1991年馬斯特里赫特會議以來,歐洲一體化正在穩步推進。目前歐盟正在努力建立共同外交與安全政策,爭取在國際事務中成為與美國平起平坐的重要力量,因而把發展與中國的關系作為其亞洲和全球戰略的重要組成部分。
一
歐洲一體化的發展對中歐關系的影響是全方位的,除了涉及到經貿領域外,還涉及到政治和文化等多個領域。在考察當代中歐政治文化關系時,我們必須看到蘊涵其中的一些深層次因素,并考慮這些因素隨著當今歐洲一體化進程的深化而發生的變化。

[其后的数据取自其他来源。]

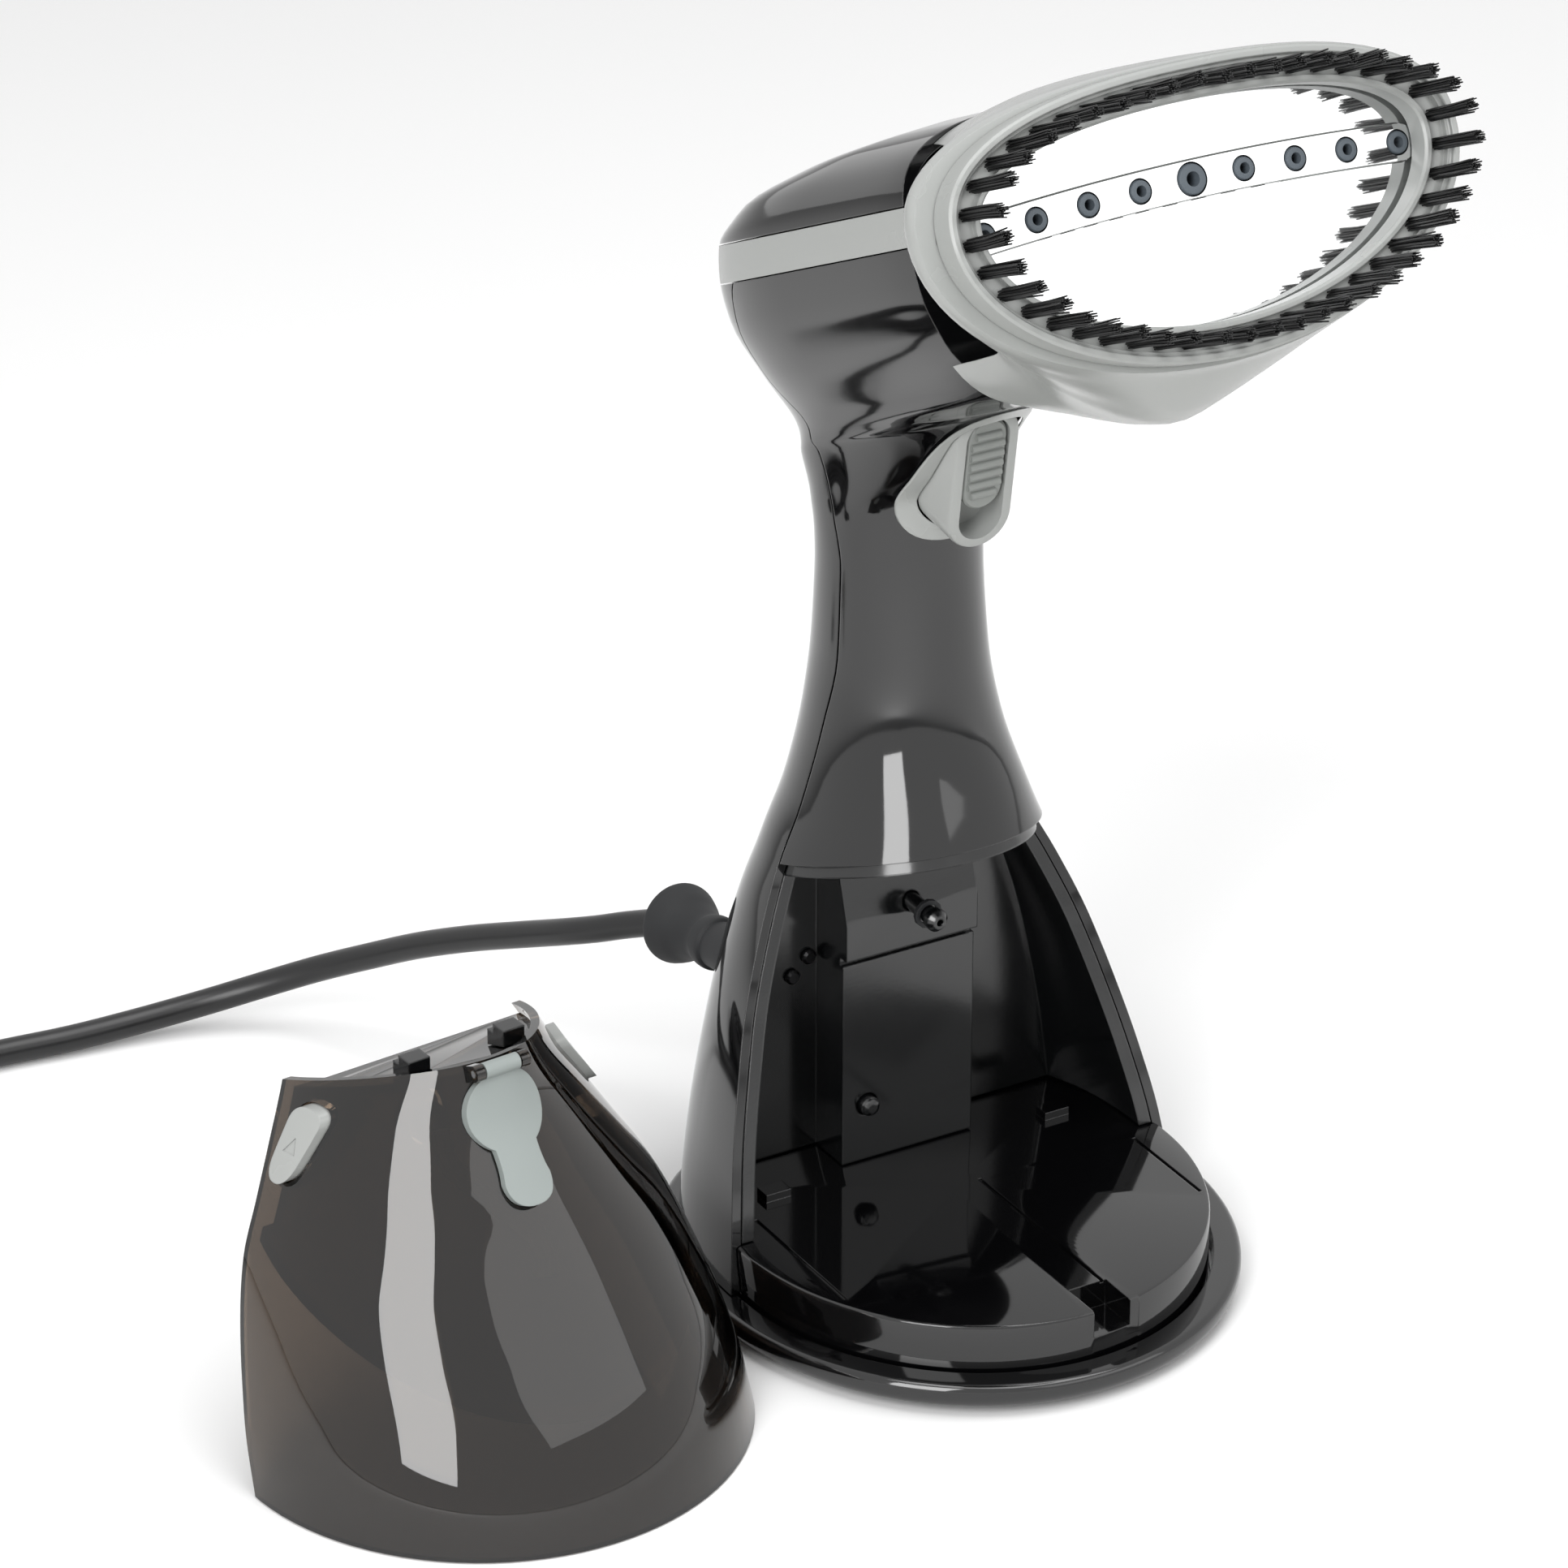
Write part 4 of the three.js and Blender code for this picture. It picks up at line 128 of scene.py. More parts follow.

(1)政治制度的迥異。跨入90年代后,隨著雅爾塔體制的崩潰,東西方冷戰終結。同時國際關系中出現了意識形態淡化的趨勢,民族國家利益(其中經濟利益占有日益突出的地位)的作用增強。在世界格局呈現“一超多強”的態勢下,中歐雙方著眼于各自戰略利益和建立多極化世界的共識,超越社會制度和意識形態的鴻溝,努力構筑平等互利的建設性伙伴關系。然而我們不能不看到,在中歐政治文化關系發展過程中,社會制度差異這一因素及其影響仍然并將繼續存在,歐洲對華的政治目標很明確:正如1998年歐盟《同中國建立全面的伙伴關系公報》特別強調,歐盟對華合作計劃應與對華總體政策緊密結合,即要著眼于實現歐盟對華政策中“關鍵性的政治、人權和經濟目標及對華整體影響”,將中國快速和全面地“融入”國際社會。看來隨著歐洲一體化尤其是其共同外交和防務的發展,及其對國際事務影響力的增強,這一目標在相當一段時期里不會改變,因而必然會對中歐關系的正常發展不時產生干擾。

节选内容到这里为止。